Third, we need Frederick Douglass because the slavery debate of antebellum America gives us insight into a major, world-wide historical development in moral transformation. Despite the injustices of slavery and cultural sins of racism, the world came to see that slavery was wrong. This is also a historical legacy we live with. Today, just about everyone knows, understands, and feels deep down inside, almost like it is an instinct, (or, as we still might call it, “common sense”) that slavery is wrong. Fourth graders know that slavery is wrong.
This “transformation of moral perception” ought to instill in us a certain kind of humility and gratitude. None of us came to our antislavery conclusions on our own. None of us risked our lives to escape our own enslavement. We did not reach our convictions about slavery by wrestling with complicated ethical, economic, political and theological issues. None of us have been confronted with the reality that we would lose a large proportion of our wealth, should our society decide that slavery was wrong. We did not face ridicule and violence by campaigning tirelessly against a culture that could not see slavery clearly.
Frankly, you and I have not really contributed much of anything to the principle that slavery is wrong. And yet, we may still cast a smug eye on earlier generations. We may consider ourselves to be morally superior to those from centuries ago who held slaves. The conviction that slavery is wrong is a gift. We did not pay for it, work for it, achieve it through intellectual effort, or earn it through our own righteousness. It was handed to us by the toil, agony, and struggles of countless people who went before us. People like Frederick Douglass. We should all be grateful that they handed us a culture where slavery is almost universally understood to be unjust.
Finally, Frederick Douglass’ engagement with abolitionists and slave owners, Christians and non-Christians, Black Americans and white Americans, northerners and southerners, shows us that we actually do not “think for ourselves.” As Alan Jacobs points out, everything we think is in response to something somebody else has thought. In other words, the development of clear thinking is a group project. We need respectful public conversations among a diverse range of people because we are all limited in what we can know. We need others to help us see our blind spots. Those of us who are white Christians particularly need to be intentional about listening carefully to Black Christians (and others who are in the minority) because history shows it is far easier for those in the majority to simply overlook, ignore, or quickly dismiss those who are not in their close circle of acquaintances.
Frederick Douglass saw the racial sins of slavery more clearly than almost all white Americans, but he did not see everything clearly.
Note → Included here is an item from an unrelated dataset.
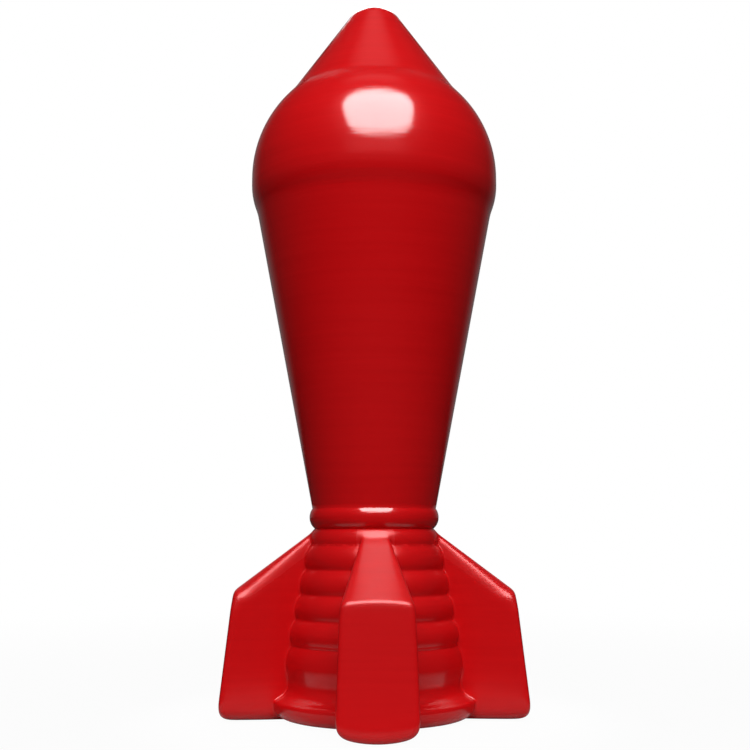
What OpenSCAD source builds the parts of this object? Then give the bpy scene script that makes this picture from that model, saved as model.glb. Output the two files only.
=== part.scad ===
// Rocket-shaped plug: one soft solid moulding, drawn as the zones that its shape is made of.
// Every zone above the fins is a turned shape about Z. The four fins stand on Z = 0.

/* [Nose and head] */
// Height from the feet to the tip
total_h = 220.4; // [205:0.1:235]
// Radius of the rounded tip
tip_r = 10; // [8:0.5:12]
// Height of the crease where the nose cone meets the head
nose_base_z = 190.3; // [189:0.1:191]
// Radius of that crease
nose_base_r = 26.1; // [25:0.1:27]
// Radius of the head at its widest
head_r = 38.1; // [37.8:0.1:39]
// Height where the line of the shoulder would meet the widest cylinder
shoulder_z = 177.4; // [176.5:0.1:178.5]
// Rounding of the shoulder
shoulder_round = 36; // [30:0.5:36]
// Height where the line of the head's underside would meet it
hip_z = 157.3; // [157:0.1:158]
// Rounding of the head's underside
hip_round = 26; // [20:0.5:26]

/* [Body] */
// Height of the crease under the head
body_top_z = 152.3; // [151.5:0.1:152.5]
// Radius at that crease
body_top_r = 36.2; // [35.8:0.1:36.5]
// Height where the body ends on the collar
body_end_z = 61.2; // [60:0.1:62]
// Radius where the body ends on the collar
body_end_r = 18.6; // [18:0.1:19]

/* [Collar] */
// Height of the groove between the two rings
collar_groove_z = 55.2; // [54.5:0.1:56]
// Radius in that groove
collar_groove_r = 17.8; // [17:0.1:18]
// How far each ring stands out of its grooves
ring_rise = 1.2; // [0.6:0.1:1.6]

/* [Ribbed neck] */
// Height of the groove under the lower ring
neck_top_z = 50.5; // [49:0.1:51]
// Radius in that groove
neck_top_r = 18.8; // [18.2:0.1:19.2]
// Height of the lowest groove between two ribs
neck_low_z = 21.7; // [21:0.1:23]
// Radius in the lowest groove
neck_low_r = 25.4; // [24.5:0.1:26]
// Ribs between those two grooves
rib_count = 4; // [3:1:5]
// How far each rib stands out of its grooves
rib_rise = 1.3; // [0.6:0.1:1.6]
// Height of the waist under the last rib
waist_z = 12.5; // [12:0.1:13]
// Radius of the waist
waist_r = 25; // [24:0.1:25.5]

/* [Base flange] */
// Radius of the flange
flange_r = 30; // [29:0.1:31]
// Height of the flange's upper edge
flange_top_z = 7.6; // [7:0.1:8]
// Height of the flange's underside above the feet
flange_low_z = 1.2; // [0.6:0.1:1.6]

/* [Fins] */
// Number of fins
fin_count = 4; // [4:1:4]
// Reach of a foot from the axis
foot_reach = 45.4; // [43:0.1:47]
// Reach of a fin at its upper corner
corner_reach = 41.9; // [40:0.1:43]
// Height of a fin's upper corner
corner_z = 36.4; // [34:0.1:38]
// Radius where the sloping edge starts on the collar
slope_top_r = 18.6; // [18.6:0.1:19]
// Height where the sloping edge starts on the collar
slope_top_z = 54.2; // [53:0.1:54.5]
// Radius at which the two flanks of a fin would meet
wedge_apex_r = 6.7; // [6:0.1:9]
// Half thickness of a fin for each millimetre beyond that radius
wedge_rate = 0.305; // [0.28:0.005:0.32]
// Rounding of a fin's upright outer edges
edge_r = 2.2; // [1:0.1:2.5]
// Rounding of a foot's outer end
foot_r = 2.8; // [1:0.1:3]
// Where the foot ends under the flange
foot_inner_r = 24; // [22:0.5:26]

/* [Hidden] */
$fn = 96;
arc_step = 7;
bead_steps = 10;
nose_crease_round = 20;
body_crease_round = 7;
waist_flare = 0.8;
waist_drop = 3.6;
waist_round = 4;
flange_edge_round = 1.2;
flange_under_round = 3;
past_axis = 1;
slab_r = 60;
fin_inner_r = 10;
foot_lap = 1;
moulding_red = [0.74, 0.05, 0.06];

rib_pitch_z = (neck_top_z - neck_low_z) / rib_count;
rib_pitch_r = (neck_low_r - neck_top_r) / rib_count;

// The nose flank runs from its crease to where it touches the tip ball
tip_drop = total_h - tip_r - nose_base_z;
nose_flank_tilt = acos(tip_r / norm([nose_base_r, tip_drop])) + atan2(-tip_drop, nose_base_r);
tip_corner_r = tip_r * tan((90 - nose_flank_tilt) / 2);

function unit(v) = v / norm(v);

// Points of the arc that rounds corner b, between its neighbours a and c
function corner_arc(a, b, c, radius) =
    let (
        to_a = unit(a - b),
        to_c = unit(c - b),
        half = acos(to_a * to_c) / 2,
        centre = b + unit(to_a + to_c) * radius / sin(half),
        spoke = b + to_a * radius / tan(half) - centre,
        turn = sign(to_c.x * to_a.y - to_c.y * to_a.x) * (180 - 2 * half),
        from = atan2(spoke.y, spoke.x),
        steps = max(2, ceil(abs(turn) / arc_step))
    )
    [for (i = [0:steps]) centre + radius * [cos(from + turn * i / steps), sin(from + turn * i / steps)]];

function flat_point(corner) = [corner.x, corner.y];

// A closed outline from corners that are each [x, y, rounding radius]
function rounded(corners) =
    let (count = len(corners))
    [for (i = [0:count - 1])
        each (corners[i].z == 0
            ? [flat_point(corners[i])]
            : corner_arc(
                flat_point(corners[(i + count - 1) % count]),
                flat_point(corners[i]),
                flat_point(corners[(i + 1) % count]),
                corners[i].z
            ))];

// Corners of a bead that bulges by rise out of the straight line between two grooves, the first one included
function bead(from, to, rise) =
    let (
        along = unit(to - from),
        outward = [-along.y, along.x]
    )
    [for (i = [0:bead_steps - 1])
        let (
            share = i / bead_steps,
            spot = from + (to - from) * share + outward * rise * sin(180 * share)
        )
        [spot.x, spot.y, 0]];

function neck_groove(i) = [neck_top_r + rib_pitch_r * i, neck_top_z - rib_pitch_z * i];

// The whole turned outline as corners of [radius, height, rounding], from the tip to the underside.
// It runs a little past the axis, where each zone trims it.
core_corners = concat(
    [
        [-past_axis, total_h, 0],
        [tip_corner_r, total_h, tip_r],
        [nose_base_r, nose_base_z, nose_crease_round],
        [head_r, shoulder_z, shoulder_round],
        [head_r, hip_z, hip_round],
        [body_top_r, body_top_z, body_crease_round]
    ],
    bead([body_end_r, body_end_z], [collar_groove_r, collar_groove_z], ring_rise),
    bead([collar_groove_r, collar_groove_z], neck_groove(0), ring_rise),
    [for (i = [0:rib_count - 1]) each bead(neck_groove(i), neck_groove(i + 1), rib_rise)],
    bead(neck_groove(rib_count), [waist_r, waist_z], rib_rise),
    [
        [waist_r, waist_z, 0],
        [waist_r + waist_flare, waist_z - waist_drop, waist_round],
        [flange_r, flange_top_z, flange_edge_round],
        [flange_r, flange_low_z, flange_under_round],
        [-past_axis, flange_low_z, 0]
    ]
);

// The part of the turned shape between two heights
module turned_zone(low_z, high_z) {
    rotate_extrude()
        intersection() {
            polygon(rounded(core_corners));
            translate([0, low_z]) square([slab_r, high_z - low_z]);
        }
}

module fin_side() {
    polygon(rounded([
        [fin_inner_r, flange_low_z + foot_lap, 0],
        [foot_inner_r, flange_low_z + foot_lap, 0],
        [foot_inner_r, 0, 0],
        [foot_reach, 0, foot_r],
        [corner_reach, corner_z, edge_r],
        [slope_top_r, slope_top_z, 0],
        [fin_inner_r, slope_top_z, 0]
    ]));
}

module fin_plan() {
    half_out = (foot_reach - wedge_apex_r) * wedge_rate;
    polygon(rounded([
        [wedge_apex_r, 0, 0],
        [foot_reach, -half_out, edge_r],
        [foot_reach, half_out, edge_r]
    ]));
}

// One fin pointing along +X, cut to the turned shape that it stands against
module fin(turn) {
    color(moulding_red)
        rotate([0, 0, turn])
            difference() {
                intersection() {
                    linear_extrude(height = slope_top_z) fin_plan();
                    rotate([90, 0, 0])
                        linear_extrude(height = foot_reach, center = true) fin_side();
                }
                turned_zone(flange_low_z, body_end_z);
            }
}

module nose_cone() { color(moulding_red) turned_zone(nose_base_z, total_h); }
module head() { color(moulding_red) turned_zone(body_top_z, nose_base_z); }
module body() { color(moulding_red) turned_zone(body_end_z, body_top_z); }
module collar() { color(moulding_red) turned_zone(neck_top_z, body_end_z); }
module ribbed_neck() { color(moulding_red) turned_zone(waist_z, neck_top_z); }
module base_flange() { color(moulding_red) turned_zone(flange_low_z, waist_z); }
module fin_front() { fin(-90); }
module fin_right() { fin(0); }
module fin_back() { fin(90); }
module fin_left() { fin(180); }

nose_cone();
head();
body();
collar();
ribbed_neck();
base_flange();
fin_front();
fin_right();
fin_back();
fin_left();
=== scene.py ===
"""A rocket-shaped soft plug: one glossy red moulding with a turned body and four fins.

The moulding is made as two closed skins that meet in the groove between the collar's two rings:
a turned upper part, and a finned foot whose surface is a rule of distances.
"""

import math

import bpy
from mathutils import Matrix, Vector


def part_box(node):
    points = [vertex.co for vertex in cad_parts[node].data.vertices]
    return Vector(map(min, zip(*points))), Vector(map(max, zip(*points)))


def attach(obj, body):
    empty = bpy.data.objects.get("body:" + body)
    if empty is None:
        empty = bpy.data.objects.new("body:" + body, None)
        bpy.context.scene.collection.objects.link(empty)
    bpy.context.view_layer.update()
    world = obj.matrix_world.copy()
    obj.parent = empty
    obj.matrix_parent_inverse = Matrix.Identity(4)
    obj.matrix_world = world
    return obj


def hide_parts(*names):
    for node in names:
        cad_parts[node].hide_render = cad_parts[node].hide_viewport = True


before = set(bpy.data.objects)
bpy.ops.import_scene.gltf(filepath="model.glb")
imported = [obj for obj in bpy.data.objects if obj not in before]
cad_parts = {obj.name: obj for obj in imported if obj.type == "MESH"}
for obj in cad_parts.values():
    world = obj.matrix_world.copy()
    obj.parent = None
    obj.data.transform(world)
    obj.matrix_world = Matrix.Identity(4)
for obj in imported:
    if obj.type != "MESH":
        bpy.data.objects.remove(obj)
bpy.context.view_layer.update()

MM = 0.001

# ---------------------------------------------------------------- sizes, in millimetres

def zone(node):
    """Lowest height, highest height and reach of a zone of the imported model."""
    low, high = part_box(node)
    return low.z / MM, high.z / MM, high.x / MM


NOSE_BASE, TIP, NOSE_BASE_R = zone("nose_cone")
HEAD_R = zone("head")[2]
BODY_END, BODY_TOP, BODY_TOP_R = zone("body")
NECK_TOP = zone("collar")[0]
WAIST = zone("ribbed_neck")[0]
FLANGE_LOW, _, FLANGE_R = zone("base_flange")

# head and body
TIP_ROUND = 10
SHOULDER = 177.4
SHOULDER_ROUND = 36
HIP = 157.3
HIP_ROUND = 20
NOSE_CREASE_ROUND = 20
BODY_CREASE_ROUND = 18
BODY_END_R = 18.6

# collar: two rings with a groove between them, where the two skins meet
GROOVE = 55.2
GROOVE_R = 17.8
RING_RISE = 1.2
LOWER_RING_RISE = 0.75
SEAM_LAP = 0.8

# ribbed neck, and the flange below it
NECK_TOP_R = 18.9
NECK_LOW = 21.7
NECK_LOW_R = 24.6
RIBS = 4
RIB_RISE = 1.3
RIB_DEPTH = 3
RIB_END_SINK = 1.5
STEM_R = 17
STEM_LOW = 3
STEM_TOP = 57
WAIST_R = 25.4
WAIST_TOP = 15
WAIST_FILLET = 2
FLANGE_TOP = 6.0

# fins: a face that leans in, a corner, and a slope up to the collar
CORNER_REACH = 41.4
CORNER = 36.4
SIDE_TOP_LIFT = 1.0
SIDE_CORNER_LIFT = 0.8
FOOT_REACH = 45.4
SLOPE_TOP_R = 18.6
SLOPE_TOP = 53.2
WEDGE_APEX = 4.5
WEDGE_RATE = 0.286
FOOT_INNER = 24
FOOT_INNER_ROUND = 1
EDGE_CHANGE_START = -4
EDGE_CHANGE_END = 3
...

He often stereotyped and caricatured Irish immigrants. He argued that Native Americans did not face discrimination. We could go on with conflicts in his personal life. But this rather demonstrates the point, does it not?
We have work to do. We must work for a just society and hold each other accountable for it. May we, together, rise to the challenge of seeing more clearly.
Jay Case is Professor of History at Malone University in Canton, Ohio.
Excellent!
It seems that as a society we also have decided that racism is wrong. Very few define themselves proudly as racist. While a person could not keep a straight face and say slavery is wrong while holding slaves, many of us say racism is wrong while not being aware of our racist thoughts and actions. And we become indignant if any of that is pointed out to us.